### WHAT YOU HAVE TO DO:
Look through the data below and work out how many lines contain the string "joints". Give the number alone.

### DATA PROVIDED:
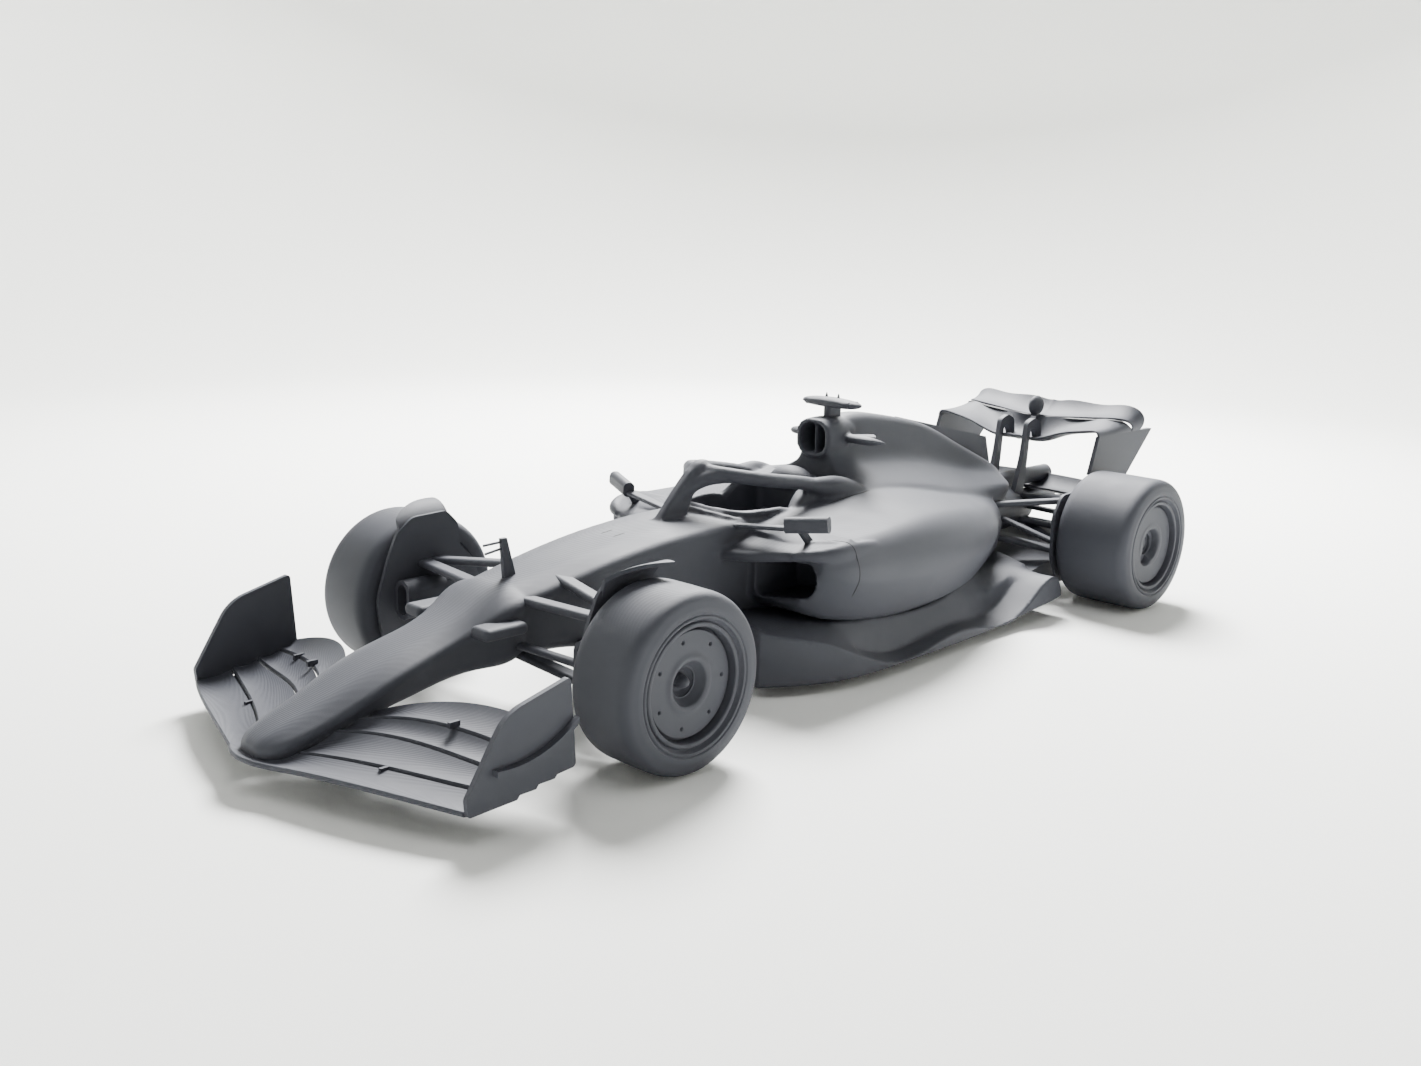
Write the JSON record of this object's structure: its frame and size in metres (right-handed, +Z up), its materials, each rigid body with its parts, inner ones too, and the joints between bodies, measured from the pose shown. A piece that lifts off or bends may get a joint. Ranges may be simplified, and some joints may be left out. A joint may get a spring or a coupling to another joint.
{
  "type": "open-wheel racing car scale model",
  "caption": "Display model of a single-seat open-wheel racing car with multi-element wings, halo, deep sidepods, venturi floor and turning wheels, in one blue-grey print resin.",
  "frame": {"origin": "bottom centre of the car on the surface it stands on", "axes": "+Z up; -Y towards the nose and +Y towards the tail; +X towards the left-hand side of the car"},
  "size_m": [0.1112, 0.3106, 0.0652],
  "materials": {
    "printed_resin": "matte",
    "tyre_resin": "matte",
    "wheel_resin": "matte"
  },
  "bodies": {
    "chassis": {"beam_wing": "printed_resin", "brake_ducts": "printed_resin", "cameras": "printed_resin", "cockpit_surround": "printed_resin", "crash_structure": "printed_resin", "diffuser": "printed_resin", "driveshafts": "printed_resin", "engine_cover": "printed_resin", "exhaust": "printed_resin", "flap_actuator": "printed_resin", "floor": "printed_resin", "front_wing_brackets": "printed_resin", "front_wing_endplates": "printed_resin", "front_wing_flaps": "printed_resin", "front_wing_main": "printed_resin", "gearbox_case": "printed_resin", "halo": "printed_resin", "headrest": "printed_resin", "knuckles": "printed_resin", "lower_wishbones": "printed_resin", "mirrors": "printed_resin", "nose_cone": "printed_resin", "pitot_mast": "printed_resin", "plank": "printed_resin", "pushrods": "printed_resin", "rear_wing_endplates": "printed_resin", "rear_wing_flap": "printed_resin", "rear_wing_main": "printed_resin", "rear_wing_pylons": "printed_resin", "seat": "printed_resin", "shark_fin": "printed_resin", "sidepod_left": "printed_resin", "sidepod_right": "printed_resin", "tail_light": "printed_resin", "track_rods": "printed_resin", "tub": "printed_resin", "upper_wishbones": "printed_resin"},
    "wheel_front_left": {"tyre_front_left": "tyre_resin", "wheel_front_left": "wheel_resin"},
    "wheel_front_right": {"tyre_front_right": "tyre_resin", "wheel_front_right": "wheel_resin"},
    "wheel_rear_left": {"tyre_rear_left": "tyre_resin", "wheel_rear_left": "wheel_resin"},
    "wheel_rear_right": {"tyre_rear_right": "tyre_resin", "wheel_rear_right": "wheel_resin"}
  },
  "joints": [
    {"name": "spin_front_left", "type": "hinge", "parent": "chassis", "child": "wheel_front_left", "pos_m": [0.0466, -0.0821, 0.02], "axis": [1, 0, 0], "continuous": true},
    {"name": "spin_front_right", "type": "hinge", "parent": "chassis", "child": "wheel_front_right", "pos_m": [-0.0466, -0.0821, 0.02], "axis": [1, 0, 0], "continuous": true},
    {"name": "spin_rear_left", "type": "hinge", "parent": "chassis", "child": "wheel_rear_left", "pos_m": [0.0436, 0.1163, 0.02], "axis": [1, 0, 0], "continuous": true},
    {"name": "spin_rear_right", "type": "hinge", "parent": "chassis", "child": "wheel_rear_right", "pos_m": [-0.0436, 0.1163, 0.02], "axis": [1, 0, 0], "continuous": true}
  ]
}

### OUTPUT FOR THIS EXERCISE:
2